Renee: The show has shown him supporting Republican candidates and mocking the Democrats. I think as it relates to business Don is a Republican but on a personal level, I would have to agree with you Tami that he doesn’t really care. If he didn’t have business interests to concern himself with, Don is far too self involved to care about politics.
Andrea: I think that, no thanks to the Tea Party and the GOP’s march toward the cliff of extremism–which started with Nixon–we forget there’s such a thing as a moderate Republican, which is what Don just may be. A moderate Republican may be pro-business, but they may not be so hardline about, say, hiring a white woman as a copy editor or having a Black woman placed as an executive secretary.
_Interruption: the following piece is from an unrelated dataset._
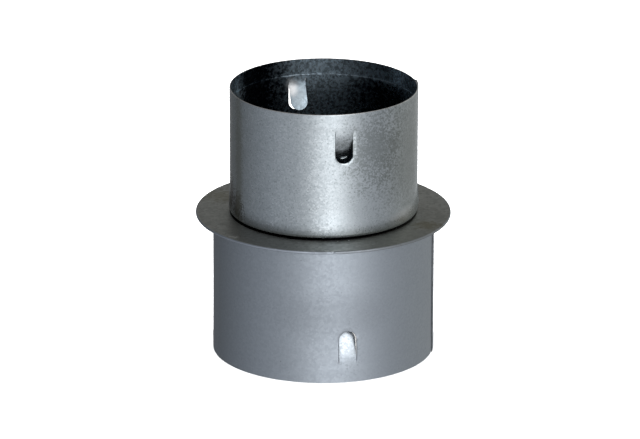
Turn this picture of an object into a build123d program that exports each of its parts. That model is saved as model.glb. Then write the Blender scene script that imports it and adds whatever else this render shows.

But, having talked about it with other folks, Don’s actions regarding Peggy and Dawn–and his telling Joan his opposition to her having sex with the Jaguar representative just to get the partnership–suggests that he may, even with his ambivalence regarding women, he’s somewhat supportive of women having some professional advancement at Sterling Cooper & Partners or, at least, in being able to advance by their intelligence and not their bodies.
So, yeah, Don is a major cad, but there may be a nugget of professional gold in his otherwise callous heart. Maybe.